## Written exercise
In the listing that follows, the range to quote begins at the line that has "const model = build();" and ends after the line that has "obj.matrix_world = Matrix.Identity(4)"; quote it verbatim and add nothing.

## Records for the task
--------------------

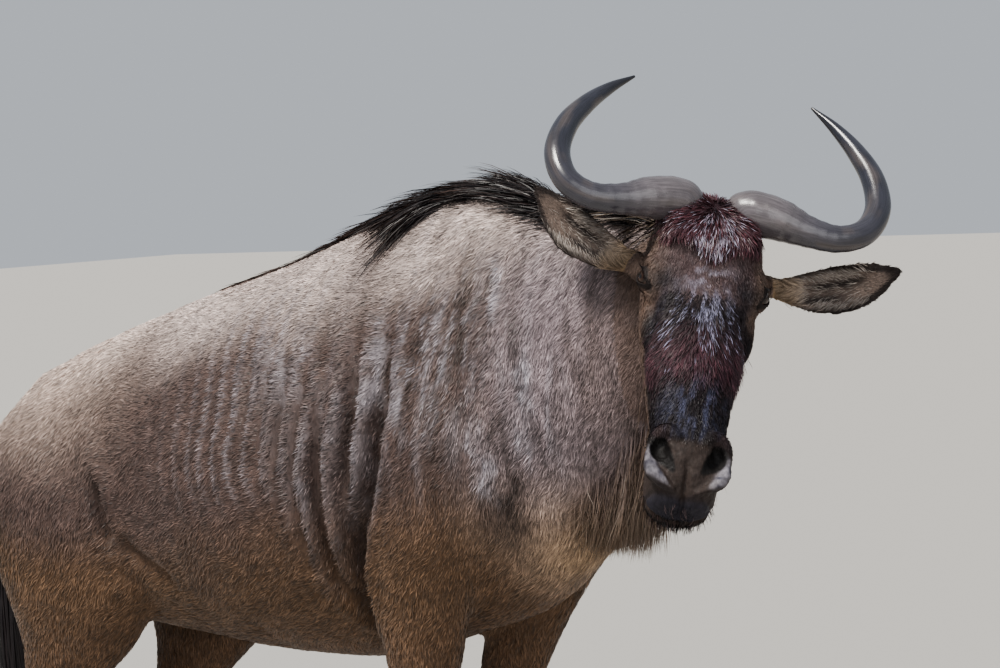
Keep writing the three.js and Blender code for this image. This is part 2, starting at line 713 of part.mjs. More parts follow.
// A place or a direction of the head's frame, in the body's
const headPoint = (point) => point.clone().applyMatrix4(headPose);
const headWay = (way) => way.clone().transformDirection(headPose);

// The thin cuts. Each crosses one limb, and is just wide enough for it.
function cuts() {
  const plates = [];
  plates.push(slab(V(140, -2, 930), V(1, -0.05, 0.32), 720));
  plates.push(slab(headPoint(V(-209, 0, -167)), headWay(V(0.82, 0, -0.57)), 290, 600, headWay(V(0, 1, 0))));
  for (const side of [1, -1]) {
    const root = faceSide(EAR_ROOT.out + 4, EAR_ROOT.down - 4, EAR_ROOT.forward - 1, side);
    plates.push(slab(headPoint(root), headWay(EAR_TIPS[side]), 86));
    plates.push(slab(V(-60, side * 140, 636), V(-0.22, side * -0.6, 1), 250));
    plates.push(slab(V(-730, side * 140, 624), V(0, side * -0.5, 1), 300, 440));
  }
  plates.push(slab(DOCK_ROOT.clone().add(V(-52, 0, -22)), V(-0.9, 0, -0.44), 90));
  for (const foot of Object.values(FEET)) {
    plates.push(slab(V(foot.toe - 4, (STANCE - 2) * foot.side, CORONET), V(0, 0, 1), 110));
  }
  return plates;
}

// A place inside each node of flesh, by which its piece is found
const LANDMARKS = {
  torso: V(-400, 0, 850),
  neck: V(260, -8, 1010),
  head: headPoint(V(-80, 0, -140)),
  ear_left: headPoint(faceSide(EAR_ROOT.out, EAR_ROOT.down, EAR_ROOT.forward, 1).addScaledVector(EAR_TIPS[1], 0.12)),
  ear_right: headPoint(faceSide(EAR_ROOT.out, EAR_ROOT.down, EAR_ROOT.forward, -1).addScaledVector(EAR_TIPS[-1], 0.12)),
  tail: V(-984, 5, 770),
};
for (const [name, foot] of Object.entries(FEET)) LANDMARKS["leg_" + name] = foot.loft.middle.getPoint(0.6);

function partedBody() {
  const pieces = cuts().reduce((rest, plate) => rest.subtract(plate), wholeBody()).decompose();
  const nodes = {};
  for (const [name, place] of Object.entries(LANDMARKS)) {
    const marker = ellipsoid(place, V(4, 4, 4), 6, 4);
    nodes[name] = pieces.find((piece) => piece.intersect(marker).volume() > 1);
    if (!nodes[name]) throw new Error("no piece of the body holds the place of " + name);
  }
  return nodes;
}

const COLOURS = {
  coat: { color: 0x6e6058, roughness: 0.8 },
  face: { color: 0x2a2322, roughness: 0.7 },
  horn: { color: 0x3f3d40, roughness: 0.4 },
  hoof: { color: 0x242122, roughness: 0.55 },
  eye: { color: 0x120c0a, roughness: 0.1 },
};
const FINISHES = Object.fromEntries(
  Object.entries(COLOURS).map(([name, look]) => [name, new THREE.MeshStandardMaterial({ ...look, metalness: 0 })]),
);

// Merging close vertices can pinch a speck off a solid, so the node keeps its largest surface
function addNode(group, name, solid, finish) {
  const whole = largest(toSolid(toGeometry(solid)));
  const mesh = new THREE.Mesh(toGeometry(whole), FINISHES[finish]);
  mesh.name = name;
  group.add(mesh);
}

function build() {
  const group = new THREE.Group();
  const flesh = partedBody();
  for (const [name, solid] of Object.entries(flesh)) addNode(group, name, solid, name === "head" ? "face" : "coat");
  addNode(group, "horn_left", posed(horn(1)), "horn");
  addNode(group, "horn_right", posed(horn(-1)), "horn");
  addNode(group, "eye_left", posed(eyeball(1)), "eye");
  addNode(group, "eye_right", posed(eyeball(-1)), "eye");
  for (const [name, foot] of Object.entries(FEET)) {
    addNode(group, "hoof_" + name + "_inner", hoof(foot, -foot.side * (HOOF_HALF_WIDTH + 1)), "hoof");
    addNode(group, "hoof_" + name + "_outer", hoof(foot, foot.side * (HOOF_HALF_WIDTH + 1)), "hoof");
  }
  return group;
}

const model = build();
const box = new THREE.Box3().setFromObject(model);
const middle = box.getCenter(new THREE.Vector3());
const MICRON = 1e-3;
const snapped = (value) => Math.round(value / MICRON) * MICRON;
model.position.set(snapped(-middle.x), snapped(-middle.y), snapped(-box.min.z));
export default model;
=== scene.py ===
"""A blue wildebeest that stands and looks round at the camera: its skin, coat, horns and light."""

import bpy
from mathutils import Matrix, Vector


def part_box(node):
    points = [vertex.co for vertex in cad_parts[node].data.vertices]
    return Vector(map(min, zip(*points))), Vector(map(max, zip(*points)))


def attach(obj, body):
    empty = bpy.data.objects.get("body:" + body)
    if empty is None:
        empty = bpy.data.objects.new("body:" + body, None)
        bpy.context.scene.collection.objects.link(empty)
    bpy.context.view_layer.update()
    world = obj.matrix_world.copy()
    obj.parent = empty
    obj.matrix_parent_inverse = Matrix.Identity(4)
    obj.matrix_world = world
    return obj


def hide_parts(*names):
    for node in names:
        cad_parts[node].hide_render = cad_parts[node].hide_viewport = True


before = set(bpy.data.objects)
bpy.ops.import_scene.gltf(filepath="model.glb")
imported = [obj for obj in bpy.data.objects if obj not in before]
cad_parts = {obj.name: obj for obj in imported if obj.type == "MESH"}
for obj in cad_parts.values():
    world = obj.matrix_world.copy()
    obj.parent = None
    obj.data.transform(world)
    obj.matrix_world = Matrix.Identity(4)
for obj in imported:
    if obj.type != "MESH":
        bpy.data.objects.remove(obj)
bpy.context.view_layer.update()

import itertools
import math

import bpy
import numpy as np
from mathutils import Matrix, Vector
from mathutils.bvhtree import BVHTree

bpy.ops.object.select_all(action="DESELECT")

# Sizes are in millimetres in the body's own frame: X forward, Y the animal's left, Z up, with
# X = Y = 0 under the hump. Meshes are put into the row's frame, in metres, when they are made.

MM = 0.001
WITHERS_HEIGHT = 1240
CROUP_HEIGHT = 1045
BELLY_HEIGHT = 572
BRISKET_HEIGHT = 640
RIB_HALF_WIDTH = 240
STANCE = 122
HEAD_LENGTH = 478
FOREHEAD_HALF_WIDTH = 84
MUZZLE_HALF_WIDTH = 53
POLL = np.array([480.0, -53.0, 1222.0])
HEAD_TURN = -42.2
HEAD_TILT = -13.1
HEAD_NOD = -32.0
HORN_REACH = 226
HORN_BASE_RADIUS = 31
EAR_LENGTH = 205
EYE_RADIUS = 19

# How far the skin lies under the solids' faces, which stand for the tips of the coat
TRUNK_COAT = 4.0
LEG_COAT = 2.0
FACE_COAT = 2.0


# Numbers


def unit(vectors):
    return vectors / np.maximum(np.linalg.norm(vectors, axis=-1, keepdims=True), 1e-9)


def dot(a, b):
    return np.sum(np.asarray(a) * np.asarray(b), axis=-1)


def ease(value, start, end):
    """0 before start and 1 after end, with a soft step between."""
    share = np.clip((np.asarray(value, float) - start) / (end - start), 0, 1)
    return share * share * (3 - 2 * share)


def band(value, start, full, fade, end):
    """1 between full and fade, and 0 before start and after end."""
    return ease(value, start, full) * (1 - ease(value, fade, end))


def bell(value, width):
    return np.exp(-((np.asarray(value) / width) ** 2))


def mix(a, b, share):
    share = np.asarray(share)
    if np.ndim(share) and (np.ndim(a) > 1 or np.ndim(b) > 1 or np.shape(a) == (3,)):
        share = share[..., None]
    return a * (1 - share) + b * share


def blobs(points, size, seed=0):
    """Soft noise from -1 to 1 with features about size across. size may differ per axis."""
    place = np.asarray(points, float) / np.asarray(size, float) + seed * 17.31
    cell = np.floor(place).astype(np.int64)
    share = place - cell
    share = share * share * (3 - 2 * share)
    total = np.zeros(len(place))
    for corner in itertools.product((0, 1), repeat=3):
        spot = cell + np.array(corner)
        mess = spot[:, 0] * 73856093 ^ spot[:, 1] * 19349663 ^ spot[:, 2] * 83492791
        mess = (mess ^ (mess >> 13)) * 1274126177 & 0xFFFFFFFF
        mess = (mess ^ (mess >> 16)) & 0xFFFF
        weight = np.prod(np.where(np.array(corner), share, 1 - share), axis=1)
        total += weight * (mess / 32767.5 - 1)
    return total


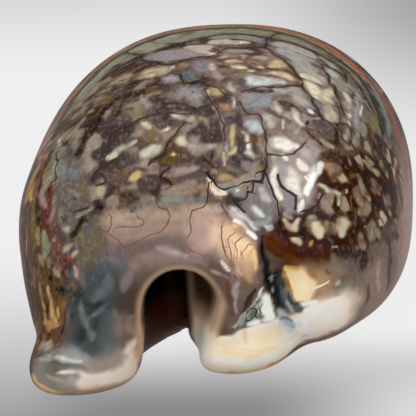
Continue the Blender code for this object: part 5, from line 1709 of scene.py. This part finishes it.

--------------------

## Answer to this problem
const model = build();
const box = new THREE.Box3().setFromObject(model);
const middle = box.getCenter(new THREE.Vector3());
const MICRON = 1e-3;
const snapped = (value) => Math.round(value / MICRON) * MICRON;
model.position.set(snapped(-middle.x), snapped(-middle.y), snapped(-box.min.z));
export default model;
=== scene.py ===
"""A blue wildebeest that stands and looks round at the camera: its skin, coat, horns and light."""

import bpy
from mathutils import Matrix, Vector


def part_box(node):
    points = [vertex.co for vertex in cad_parts[node].data.vertices]
    return Vector(map(min, zip(*points))), Vector(map(max, zip(*points)))


def attach(obj, body):
    empty = bpy.data.objects.get("body:" + body)
    if empty is None:
        empty = bpy.data.objects.new("body:" + body, None)
        bpy.context.scene.collection.objects.link(empty)
    bpy.context.view_layer.update()
    world = obj.matrix_world.copy()
    obj.parent = empty
    obj.matrix_parent_inverse = Matrix.Identity(4)
    obj.matrix_world = world
    return obj


def hide_parts(*names):
    for node in names:
        cad_parts[node].hide_render = cad_parts[node].hide_viewport = True


before = set(bpy.data.objects)
bpy.ops.import_scene.gltf(filepath="model.glb")
imported = [obj for obj in bpy.data.objects if obj not in before]
cad_parts = {obj.name: obj for obj in imported if obj.type == "MESH"}
for obj in cad_parts.values():
    world = obj.matrix_world.copy()
    obj.parent = None
    obj.data.transform(world)
    obj.matrix_world = Matrix.Identity(4)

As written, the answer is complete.